Beautiful Ashes is a voice in the dark society is too afraid to see even in this day and age dominated by media and ideology. Too often, we battle these conjured enemies when it was loved ones who harmed these women. It attacks no parties; men, families, or otherwise, and it instead grounds their horror in linear patterns of being alone but standing alone by the grace of their God. I witnessed individuals who believed in someone else rather than herself and have traded their self-worth for disloyalty and distrust only to find themselves uplifted by that which they believed had abandoned them.
Natasha Whitewood has uplifted these women with her successful purpose in advocating the voices and stories to be heard. Through the language their voice is empowered and imbued with ambition, pride, and womanly strength to embrace these rotted apples to their last. A personal and deeply rooted book, accompanied by an empty journal for the reader to write in goes hand in hand with the story’s theme. From Beautiful Ashes to Rise. I recommend this book and its companion journal to anyone who wishes to accept the burn and Phoenix their way out. If only I had the space and vocabulary to speak more on this eye opening read.

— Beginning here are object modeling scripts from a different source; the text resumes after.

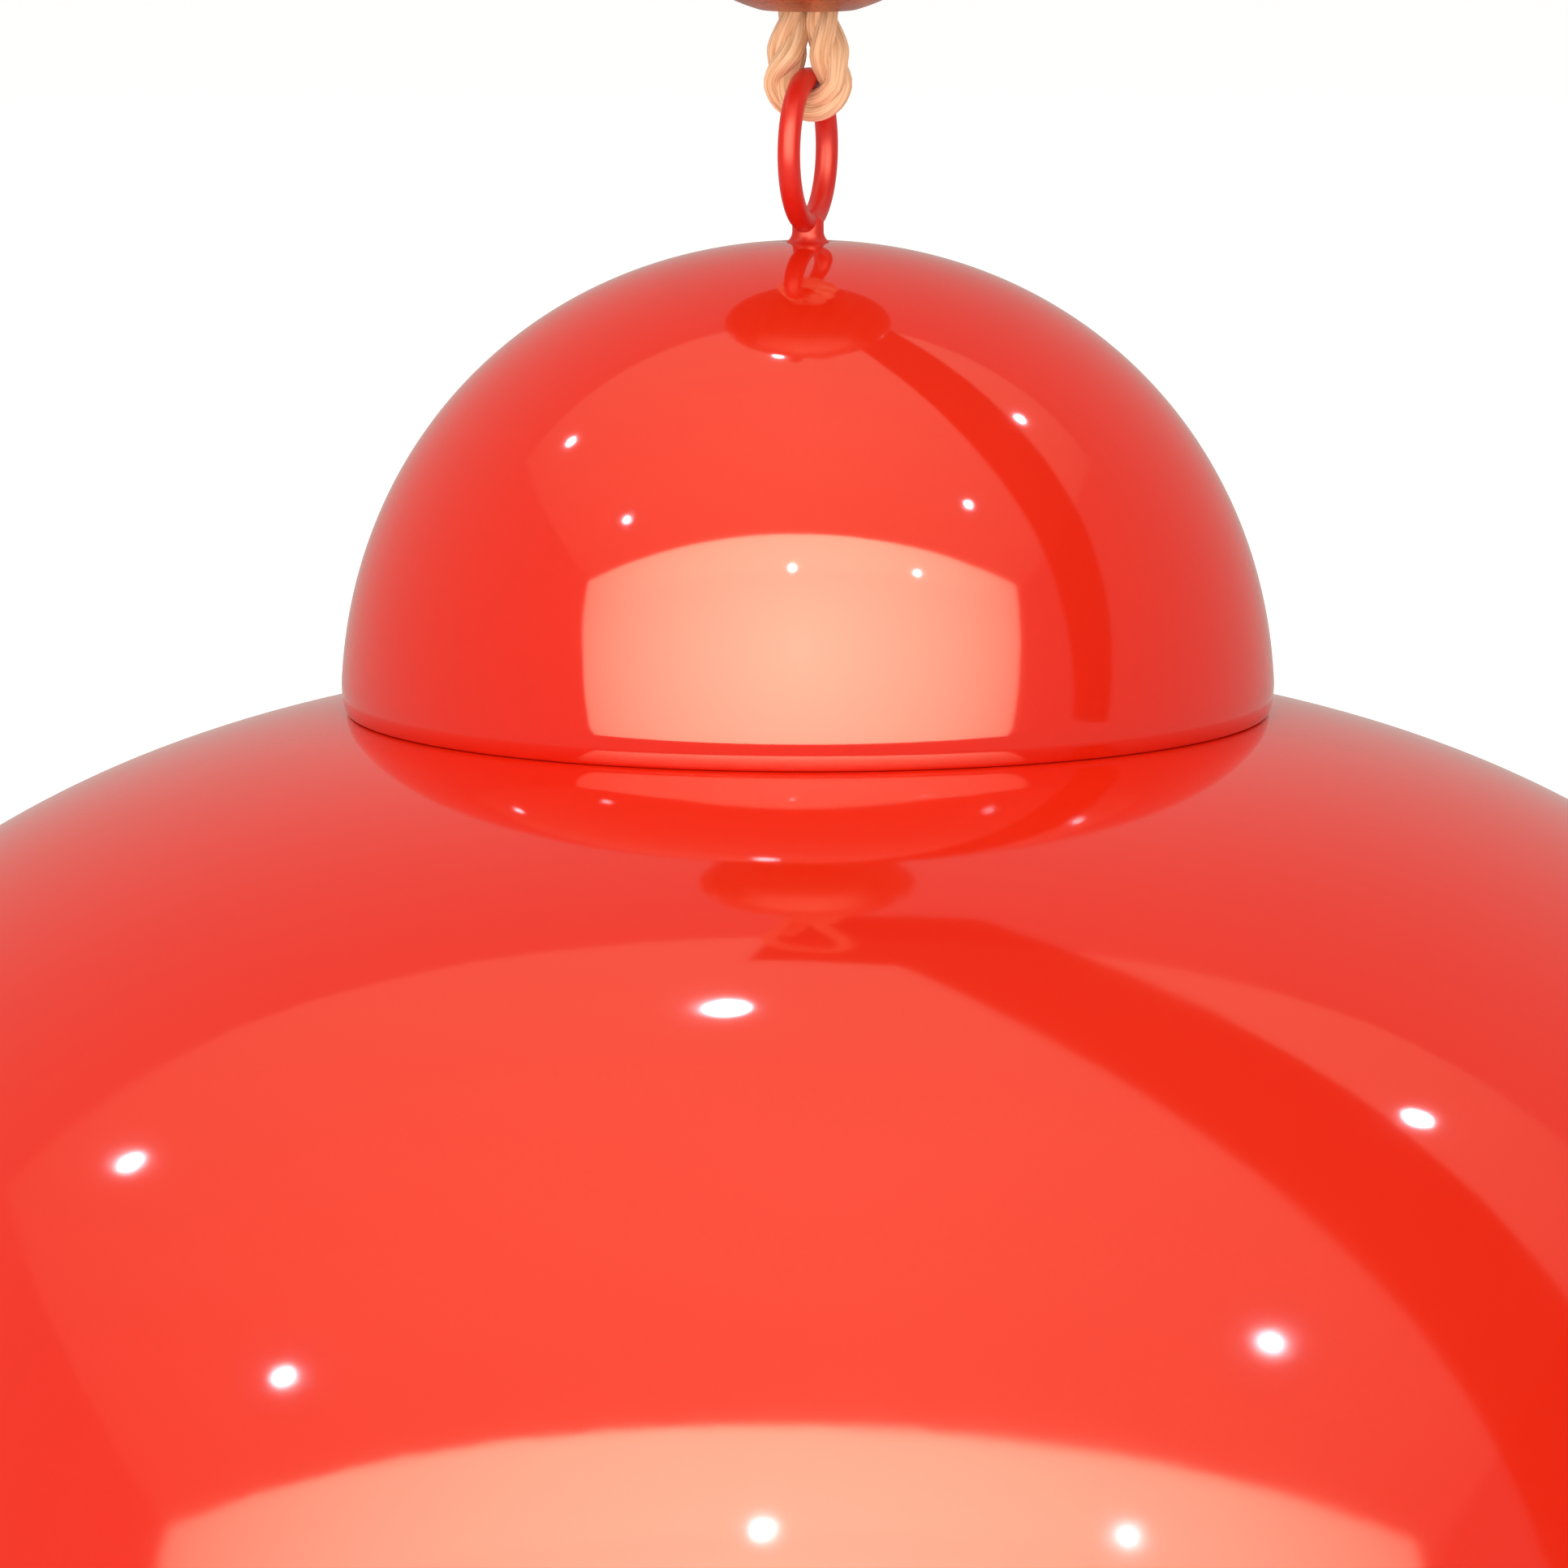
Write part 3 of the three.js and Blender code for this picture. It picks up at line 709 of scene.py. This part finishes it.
tail_reach = high("rope_tail_right")[1]
tail_middle = 0.5 * (knot_top + knot_bottom)
for side, word in ((-1, "left"), (1, "right")):
    tail_path = smooth_path([
        [0, side * 2.5 * mm, tail_middle + 0.5 * mm],
        [0, side * 7.5 * mm, tail_middle + 0.4 * mm],
        [0, side * 0.72 * tail_reach, tail_middle - 1.4 * mm],
        [0, side * (tail_reach - 1.8 * mm), tail_middle - 5.2 * mm],
    ], rope_step)
    to_end = np.linspace(1, 0, len(tail_path)) * path_length(tail_path)
    fan = 1 + 0.55 * np.clip(1 - to_end / (4 * mm), 0, 1) ** 2
    slim = rope_radius * (1 - 0.22 * np.clip(1 - to_end / (4 * mm), 0, 1))
    tail = mesh_from_grids(
        f"rope_tail_{word}_jute", rope_grids(tail_path, slim, [1.0, 0, 0], side, open_end=fan), [jute])
    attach(tail, "hanger")
    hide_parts(f"rope_tail_{word}")
print(f"hanging loop: {1000 * path_length(loop_path):.0f} mm of rope")

# %% [markdown]
# ## Turned wood
#
# A bead is turned on a lathe from a square blank, bored along its axis, and its hole's edges
# are eased so that they don't cut the rope. The profile is the ball's arc, two small arcs at
# the mouths, and the straight bore that closes it.


# %% Bead and ball
def bored_ball_profile(radius, bore, ease, centre, count):
    """Profile of a ball bored along Z, its two mouths eased with a small radius."""
    ease_radius = bore + ease
    ease_height = np.sqrt((radius - ease) ** 2 - ease_radius**2)
    lean = np.degrees(np.arctan2(ease_height, ease_radius))
    ball = arc((0, centre), radius, -lean, lean, count)
    top = arc((ease_radius, centre + ease_height), ease, lean, 180, 10)[1:]
    bottom = arc((ease_radius, centre - ease_height), ease, 180, 360 - lean, 10)[:-1]
    return np.concatenate([ball, top, bottom])


bore_radius = 4.15 * mm
bead_profile = bored_ball_profile(bead_radius, bore_radius, 0.9 * mm, bead_centre, 72)
bead = mesh_from_grids("bead_beech", [turned_grid(bead_profile, 128)], [stained_wood], wrap_rows=True)
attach(bead, "bead")
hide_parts("wooden_bead")

ball_radius = high("clapper_ball")[0]
ball_centre = 0.5 * (high("clapper_ball")[2] + low("clapper_ball")[2])
rod_radius = 2.5 * mm
ball_profile = bored_ball_profile(ball_radius, rod_radius + gap, 0.6 * mm, ball_centre, 84)
ball = mesh_from_grids(
    "clapper_ball_beech", [turned_grid(ball_profile, 128)], [stained_wood], wrap_rows=True)
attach(ball, "clapper")
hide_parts("clapper_ball")
print(f"bead {2000 * bead_radius:.0f} mm, clapper ball {2000 * ball_radius:.0f} mm")

# %% [markdown]
# ## The eye bolt
#
# The eye is a ring of wire closed onto a short stem, and both were dipped with the cap, so the
# paint has run into a small fillet where the stem meets the cap. Below the cap the stem goes on
# as an M4 screw that holds cap, bell and eye nut together. A thread is a surface too: its radius
# rises and falls with height minus the turn, pitch by pitch.


# %% Rings, stems and threads
def ring_grid(radius, wire, height, plane, rows=96, sides=24):
    """A wire ring round (0, 0, height), standing in the XZ or the YZ plane."""
    turn = 2 * np.pi * np.arange(rows)[:, None] / rows
    angle = 2 * np.pi * np.arange(sides)[None] / sides
    reach = radius + wire * np.cos(angle)
    across = wire * np.sin(angle) + 0 * turn
    flat, up = reach * np.cos(turn), height + reach * np.sin(turn)
    return np.stack([across, flat, up] if plane == "YZ" else [flat, -across, up], axis=-1)


def thread_grid(radius, pitch, top, bottom, rows_per_pitch=8, sides=32):
    """A screw: radius minus a V groove of depth 0.3 pitch, followed round at one pitch per turn."""
    height = np.arange(top, bottom, -pitch / rows_per_pitch)[:, None]
    angle = 2 * np.pi * np.arange(sides)[None] / sides
    phase = (height / pitch + angle / (2 * np.pi)) % 1.0
    reach = radius - 0.3 * pitch * np.abs(2 * phase - 1)
    return np.stack([reach * np.cos(angle), reach * np.sin(angle), height + 0 * angle], axis=-1)


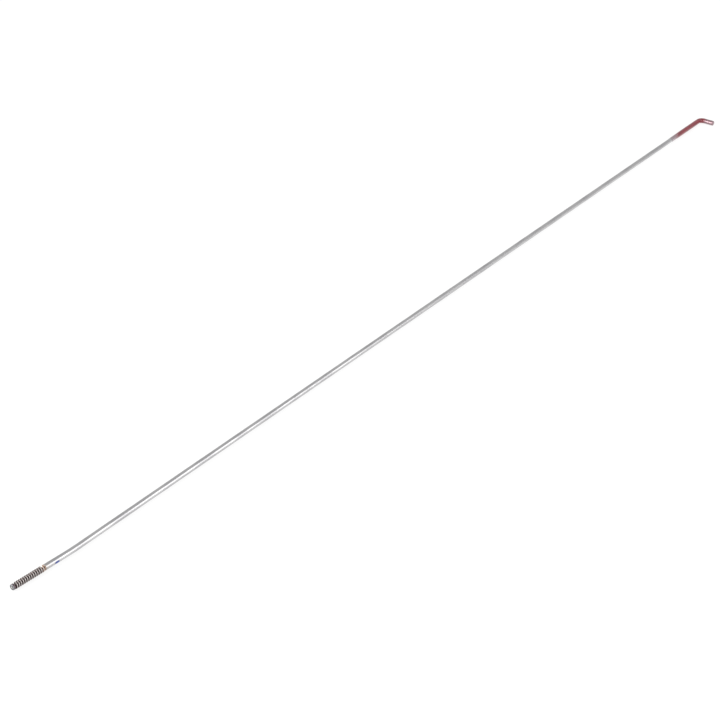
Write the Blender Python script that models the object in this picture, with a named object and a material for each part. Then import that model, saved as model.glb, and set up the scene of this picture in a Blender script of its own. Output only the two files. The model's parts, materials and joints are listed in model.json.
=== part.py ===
"""A hooked drain auger rod: one long steel wire with a wound boring coil on its head and a red dipped hook.

The wire is modelled in its own wire frame first. Its head runs along +X from the coil's nose, a slight set
in the wire turns it to the heading of the long run, and the hook turns off to -Y at the far end. At the end
the whole tool is moved so that it lies on the surface z = 0 with its bounding box centred over the origin.
"""

import math

import bmesh
import bpy
from mathutils import Matrix, Vector

MM = 0.001
TURN = 2 * math.pi

# Driving sizes of the wire.
ROD_DIAMETER = 4.2 * MM
TOOL_LENGTH = 915.1 * MM  # from the nose to the axis of the hook, along the long run
SET_FROM_NOSE = 43.3 * MM  # straight head before the wire's slight set
SET_ANGLE = math.radians(3.5)
SET_RADIUS = 200.0 * MM
HOOK_LENGTH = 14.4 * MM  # from the axis of the long run to the cut end of the wire
HOOK_ANGLE = math.radians(90.0)
HOOK_BEND_RADIUS = 5.0 * MM
CUT_END_CHAMFER = 0.4 * MM

# The boring coil on the head, wound left-handed so that turning the rod clockwise tightens it.
COIL_OUTER_DIAMETER = 4.7 * MM
COIL_WIRE_DIAMETER = 1.35 * MM
COIL_PITCH = 1.64 * MM
COIL_TURNS = 13.5
COIL_START_ANGLE = math.radians(-90.0)  # round the head from the side away from the hook; it starts underneath

# The button that closes the coil's nose.
BUTTON_DIAMETER = 4.2 * MM
BUTTON_LENGTH = 2.0 * MM
BUTTON_NOSE_CHAMFER = 0.55 * MM
BUTTON_BACK_CHAMFER = 0.2 * MM

# The brazing that joins the coil's last turn to the rod's shoulder.
BRAZE_DIAMETER = 4.5 * MM
BRAZE_LENGTH = 0.7 * MM

# The red dipped coat on the hook.
COAT_WALL = 0.25 * MM
COAT_LIP_WALL = 0.12 * MM
COAT_TAPER_LENGTH = 24.0 * MM
COAT_FROM_HOOK = 62.0 * MM  # how far the coat reaches back from the axis of the hook
COAT_END_CHAMFER = 0.7 * MM

# The dab of blue paint on the rod's side, just behind the coil.
DAB_LENGTH = 3.7 * MM
DAB_WIDTH = 1.8 * MM
DAB_THICKNESS = 0.12 * MM
DAB_FROM_SHOULDER = 8.9 * MM
DAB_ANGLE = math.radians(-86.0)  # round the rod from its top; -90 degrees is the hook's side

FIT_GAP = 0.1 * MM  # between two pieces that touch
ROUND_SIDES = 24
SET_STEPS = 3
HOOK_BEND_STEPS = 8
COIL_POINTS_PER_TURN = 18
COIL_BEVEL_RESOLUTION = 2
DAB_RIM_POINTS = 20
SMOOTH_ANGLE = math.radians(40.0)

# Sizes that follow from the driving ones.
ROD_RADIUS = ROD_DIAMETER / 2
COIL_MEAN_RADIUS = (COIL_OUTER_DIAMETER - COIL_WIRE_DIAMETER) / 2
SPIGOT_RADIUS = COIL_MEAN_RADIUS - COIL_WIRE_DIAMETER / 2 - FIT_GAP
COIL_LENGTH = COIL_TURNS * COIL_PITCH + COIL_WIRE_DIAMETER
COIL_START = BUTTON_LENGTH + FIT_GAP
BRAZE_START = COIL_START + COIL_LENGTH + FIT_GAP
SHOULDER_FROM_NOSE = BRAZE_START + BRAZE_LENGTH + FIT_GAP
COAT_BORE_RADIUS = ROD_RADIUS + FIT_GAP
COAT_RADIUS = COAT_BORE_RADIUS + COAT_WALL
COAT_LIP_RADIUS = COAT_BORE_RADIUS + COAT_LIP_WALL

MATERIALS = {
    "bright_steel": ((0.72, 0.72, 0.73), 0.28, 1.0),
    "dark_spring_steel": ((0.20, 0.17, 0.16), 0.38, 1.0),
    "button_steel": ((0.55, 0.57, 0.59), 0.35, 1.0),
    "braze_copper": ((0.62, 0.36, 0.20), 0.40, 1.0),
    "red_dip": ((0.55, 0.07, 0.11), 0.30, 0.0),
    "blue_paint": ((0.12, 0.16, 0.48), 0.50, 0.0),
}


def clear_scene():
    """Removes whatever objects the scene holds."""
    for obj in list(bpy.data.objects):
        bpy.data.objects.remove(obj, do_unlink=True)


def material(name):
    """The named finish as a Principled material, made once."""
    found = bpy.data.materials.get(name)
    if found:
        return found
    colour, roughness, metallic = MATERIALS[name]
    made = bpy.data.materials.new(name)
    made.use_nodes = True
    shader = made.node_tree.nodes["Principled BSDF"]
    shader.inputs["Base Color"].default_value = (*colour, 1.0)
    shader.inputs["Roughness"].default_value = roughness
    shader.inputs["Metallic"].default_value = metallic
    return made


def add_piece(name, data, finish, frame):
    """Puts a mesh or a curve in the scene as one named piece of the tool."""
    piece = bpy.data.objects.new(name, data)
    bpy.context.scene.collection.objects.link(piece)
    piece.data.materials.append(material(finish))
    piece.parent = frame
    return piece


def mesh_from(bm, name):
    """Closes the bmesh, turns its faces outwards and shades its round sides smooth."""
    bmesh.ops.recalc_face_normals(bm, faces=bm.faces)
    mesh = bpy.data.meshes.new(name)
    bm.to_mesh(mesh)
    bm.free()
    mesh.shade_smooth()
    mesh.set_sharp_from_angle(angle=SMOOTH_ANGLE)
    return mesh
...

‘Take the baking of bread. The loaf splits, and those very cracks, in one way a failure of the baker’s profession, somehow catch the eye and give particular stimulus to our appetite. Figs likewise burst open… olives ripened on the tree are at the very proximity of decay… Looked at in isolation, these things are far from lovely, but their consequence on the processes of Nature and endurance enhances them.’ ~ Marcus Aurelius, Meditations.
Well, what do you know? Every word of his is indeed simple.